The VFW believes that when a service member leaves active duty, they should be able to continue in similar civilian careers. Unfortunately, this is not usually possible because military training does not directly align with either civilian professional licenses issued by states or civilian professional credentials designed by trade associations. The DoD pilot seeks to address both of these issues to ensure that service members can receive relevant credentials while on active duty, or at least easily sit for a professional license once they separate from the military. The VFW is proud to see the work that DoD has done on this pilot in concert with veterans’ advocates from groups like our partners at the American Legion, ensuring certain professionals in careers related to transportation and health care can leave active duty with many civilian credentialing gaps filled in.

Another critical component in preparing our veterans for civilian careers is the military’s transition assistance program (TAP). For years the VFW called on the military to overhaul its out-of-date curriculum. Thanks to a recent Presidential Executive Order and the TAP mandate included in the VOW to Hire Heroes Act, the VFW is proud to report that the initial overhaul of TAP is nearly complete. 

While the VFW has acknowledged in testimony that redesigned TAP is far from perfect, we acknowledge that the latest iteration of TAP is a vast improvement that stands to offer veterans a quality baseline of information with which they can easily transition from military to civilian life. In particular, the VFW is happy to see TAP allow service members to select curricula relevant to their individual goals of higher education, small business ownership or vocational/technical careers. The VFW is in the process of evaluating each of these curriculum tracks, and we believe they will each offer veterans significantly improved resources to make sound transitional choices. 

We continue to work closely with each agency of jurisdiction for TAP, including VA, VETS, DoD, and the Small Business Administration (SBA) to ensure that curriculum for each track will be readily available to transitioning service members. We have concerns that the tracked curricula are not mandatory, but rather service members must satisfy career readiness standards on their own time. DoD officials have said that the TAP mandate included in the VOW to Hire Heroes Act only specified service-specific training, the VA benefits briefing and the VETS employment workshop. The VFW disagrees, since the TAP mandate covered “assistance in identifying employment and training opportunities, help in obtaining such employment and training…” in accordance with title 10, U.S.C., § 1144 (a). To the VFW, this means higher education and any other training track that a veteran may choose. 

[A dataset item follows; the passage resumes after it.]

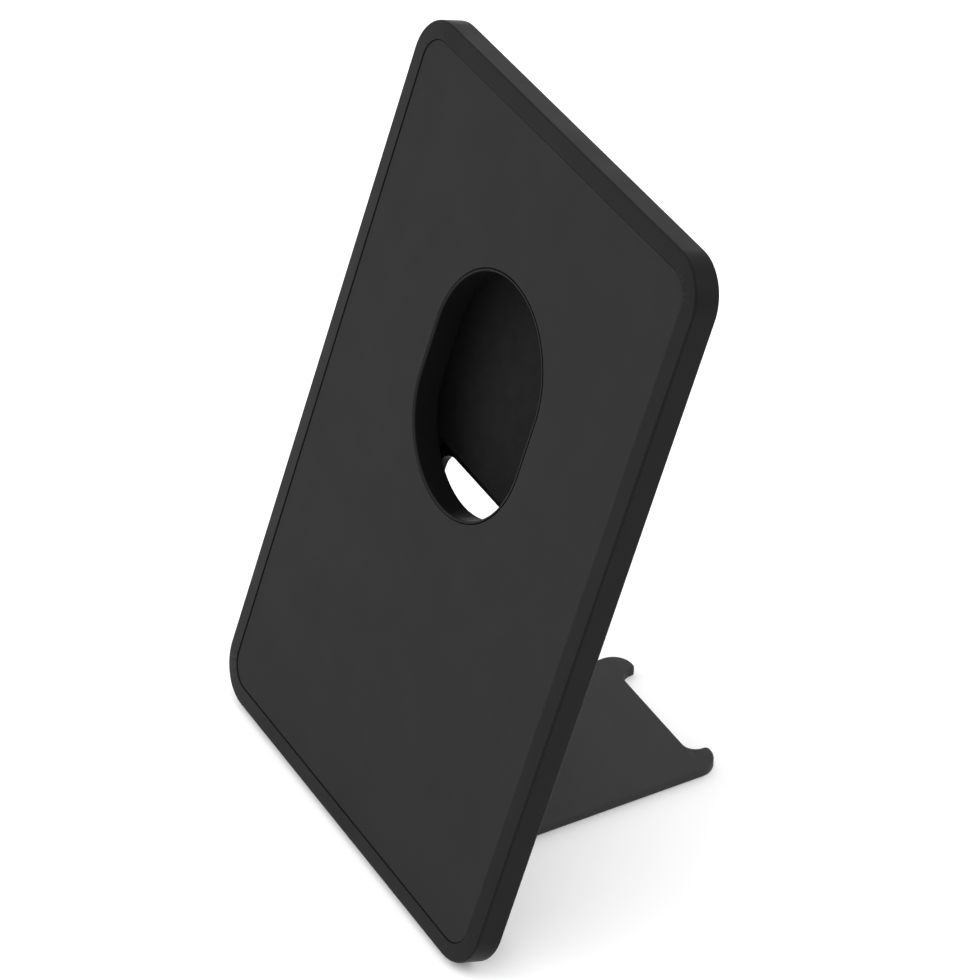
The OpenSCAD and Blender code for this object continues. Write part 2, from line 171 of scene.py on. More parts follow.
def rod(radius, start, end, sides=64, name="rod"):
    """A round bar between two points that differ along one axis."""
    start, end = Vector(start), Vector(end)
    along = end - start
    bpy.ops.object.select_all(action="DESELECT")
    bpy.ops.mesh.primitive_cylinder_add(vertices=sides, radius=radius, depth=along.length,
                                        location=(start + end) / 2)
    obj = bpy.context.object
    obj.name = name
    obj.rotation_mode = "QUATERNION"
    obj.rotation_quaternion = along.to_track_quat("Z", "Y")
    return settle(obj)


def edit(obj, mode):
    """Goes into edit mode with nothing selected, and gives the mesh that is being edited."""
    only(obj)
    bpy.ops.object.mode_set(mode="EDIT")
    bpy.ops.mesh.select_mode(type=mode)
    bpy.ops.mesh.select_all(action="DESELECT")
    return bmesh.from_edit_mesh(obj.data)


def pick(obj, mode, test):
    """Selects, in edit mode, what passes the test, and gives how many that is."""
    mesh = edit(obj, mode)
    things = {"VERT": mesh.verts, "EDGE": mesh.edges, "FACE": mesh.faces}[mode]
    chosen = [t for t in things if test(t)]
    for t in chosen:
        t.select_set(True)
    mesh.select_flush_mode()
    bmesh.update_edit_mesh(obj.data)
    return len(chosen)


def leave():
    bpy.ops.object.mode_set(mode="OBJECT")


def apply_modifier(obj, kind, **values):
    """Adds a modifier with the given settings and makes its result the mesh."""
    only(obj)
    bpy.ops.object.modifier_add(type=kind)
    mod = obj.modifiers[-1]
    for key, value in values.items():
        setattr(mod, key, value)
    bpy.ops.object.modifier_apply(modifier=mod.name)


def combine(obj, tool, operation):
    apply_modifier(obj, "BOOLEAN", object=tool, operation=operation, solver="EXACT")
    bpy.data.objects.remove(tool)
    return obj


def cut(obj, tool):
    return combine(obj, tool, "DIFFERENCE")


def join(obj, tool):
    return combine(obj, tool, "UNION")


def crease(edge):
    """The angle between an edge's two faces, in degrees."""
    return math.degrees(edge.calc_face_angle(0)) if len(edge.link_faces) == 2 else 0


def soften(obj, test, width, segments=3):
    """Bevels the sharp edges that pass the test. The test is given both ends of the edge."""
    count = pick(obj, "EDGE", lambda e: crease(e) > SHARP_CREASE and test(e.verts[0].co, e.verts[1].co))
    if count:
        bpy.ops.mesh.bevel(offset=width, segments=segments, profile=0.5, affect="EDGES")
    leave()
    print("%s: softened %d edges by %.2f mm" % (obj.name, count, width / MM))


def both(a, b, test):
    """True where both ends of an edge pass the test."""
    return test(a) and test(b)


def tidy(obj):
    """Merges doubles and makes triangles, then shades the piece smooth with its large faces flat."""
    edit(obj, "VERT")
    bpy.ops.mesh.select_all(action="SELECT")
    bpy.ops.mesh.remove_doubles(threshold=DOUBLES)
    bpy.ops.mesh.quads_convert_to_tris(quad_method="BEAUTY", ngon_method="BEAUTY")
    leave()
    only(obj)
    bpy.ops.object.shade_smooth_by_angle(angle=math.radians(SMOOTH_CREASE))
    apply_modifier(obj, "WEIGHTED_NORMAL", keep_sharp=True, weight=80)


def lean_back(obj):
    """Tilts a piece that was modelled upright to where the slab leans."""
    obj.rotation_mode = "XYZ"
    obj.rotation_euler = (-LEAN, 0, 0)
    return settle(obj)


def hand_over(obj, name, body, slot, nodes):
    """Names a finished piece, gives it its slot's material and fixes it to its body."""
    obj.name = obj.data.name = name
    obj.data.materials.clear()
    obj.data.materials.append(MATERIALS[slot])
    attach(obj, body)
    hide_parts(*nodes)
    print("%s: %d faces" % (name, len(obj.data.polygons)))
    return obj


# %% [markdown]
# ## Shared effects for the materials
#
# Moulded plastic, silicone and powder coat all have a fine skin that breaks up the light. One node
# group makes that grain, and each material sets its own size and depth. A second group makes the
# faint cloudy patches that handling leaves, which change the gloss more than the colour.

# %% Node groups


def new_group(name, inputs, outputs):
    """An empty node group with the given sockets, and its nodes for what comes in and goes out."""
    group = bpy.data.node_groups.new(name, "ShaderNodeTree")
    for label, kind, value in inputs:
        socket = group.interface.new_socket(name=label, in_out="INPUT", socket_type=kind)
        socket.default_value = value
    for label, kind in outputs:
        group.interface.new_socket(name=label, in_out="OUTPUT", socket_type=kind)
    return group, group.nodes.new("NodeGroupInput"), group.nodes.new("NodeGroupOutput")


def add_node(tree, kind, **values):
    """A node with the given settings. What isn't a setting of the node is one of its inputs."""
    node = tree.nodes.new(kind)
    for key, value in values.items():
        if hasattr(node, key):
            setattr(node, key, value)
        else:
            node.inputs[key.replace("_", " ")].default_value = value
    return node


FLOAT = "NodeSocketFloat"


def make_grain():
    """Grain of a moulded or coated skin. Its size is in grains per metre."""
    tree, given, out = new_group("skin_grain", [("Scale", FLOAT, 4000.0), ("Mix", FLOAT, 0.5)],
                                 [("Height", FLOAT)])
    where = tree.nodes.new("ShaderNodeTexCoord")
    fine = add_node(tree, "ShaderNodeTexNoise", Detail=3.0, Roughness=0.6)
    pits = add_node(tree, "ShaderNodeTexVoronoi", feature="SMOOTH_F1", Smoothness=0.6)
    mix = add_node(tree, "ShaderNodeMix", data_type="FLOAT")
    for texture in (fine, pits):
        tree.links.new(where.outputs["Object"], texture.inputs["Vector"])
        tree.links.new(given.outputs["Scale"], texture.inputs["Scale"])
    tree.links.new(given.outputs["Mix"], mix.inputs[0])
    tree.links.new(fine.outputs[0], mix.inputs[2])
    tree.links.new(pits.outputs["Distance"], mix.inputs[3])
    tree.links.new(mix.outputs[0], out.inputs["Height"])
    return tree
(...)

The VFW has also long said that transitioning service members have no way to reasonably anticipate all of the issues they will face after military service, which is why we will continue to push DoD to ensure that TAP resources are readily available to veterans after they leave the military. A critical component to the successful transition of a military professional into the civilian job market is information-sharing among relevant federal, state and non-government organizations. Today, the chief complaint from VA, VETS, state departments of veterans’ affairs and state workforce development agencies is the lack of information available from DoD when a service member leaves the military. 

The VFW believes that many quality programs are in place that could offer veterans remarkable employment resources, such as VETS’ Disabled Veterans Outreach Program Specialists (DVOPS) and Local Veterans Employment Representatives (LVERs). Unfortunately, VETS has no way to reliably determine where veterans go once they leave the military or if they need help finding work. VETS is in the process of codifying an information-sharing agreement with DoD that will allow VETS access to contact information for transitioning service members. The VFW encourages DoD to finalize this agreement as soon as possible to ensure that VETS can reach out directly to recently-separated veterans and offer any needed employment resources. 

Finally, the VFW has worked diligently over the last few years to ensure veterans have the tools necessary to choose a program of education that will help achieve their career goals. Two years ago, reports started to surface in Congress that some schools failed to deliver the kind of education they promised in an effort to collect lucrative GI Bill payments. The VFW decided that instead of seeking to gut and overhaul higher education, we would focus on creating informed consumers. Through our advocacy efforts, we secured a Presidential Executive Order and the Improving Transparency of Education Opportunities for Veterans Act, both of which seek to improve consumer resources for potential student-veterans and create methods through which veterans can take action against a school should they become victims of fraud, waste or abuse. 

The VFW believes that the Post-9/11 GI Bill will prove to be a transformative benefit, allowing our newest generation of veterans to acquire the skills necessary to compete in a 21st century workforce. However, the benefit is not perfect. Today veterans attending public schools are often precluded from attending as in-state students as a result of their military service. This forces veterans to drop out, find full time employment, or take on exorbitant student loan debt just to make it through college. To the VFW, extending in-state tuition to veterans is a simple extension of protections already afforded to active duty service members. Unfortunately, once the uniform comes off, the protection goes away and schools know it. According to Student Veterans of America, four out of every five student-veterans enrolled in a public school must attend as out-of-state students because of circumstances beyond their control. The VFW will continue to work diligently to change this flawed policy. 

Finally, despite these policy changes and improved consumer resources, some critics still point to flawed data as indicators that student-veterans are not succeeding in college. The VFW strongly refutes this allegation. Unfortunately, the truth remains that we do not know enough about our student-veterans. The VFW supports initiatives to better track student-veteran outcomes in higher education in order to demonstrate student-veteran success. VA and its partners with Student Veterans of America and the National Student Clearinghouse have already started work compiling this kind of valuable information, which the VFW is confident will show exactly how well prepared our newest veterans will be to lead our nation moving forward. 

The employment outlook for our nation’s newest generation of heroes has drastically improved since the recession hit in 2008. However, as the VFW outlined in our testimony, we believe that we can certainly do more. Vice Chair Klobuchar and distinguished members of the committee, this concludes my statement and I am happy to answer any questions you may have.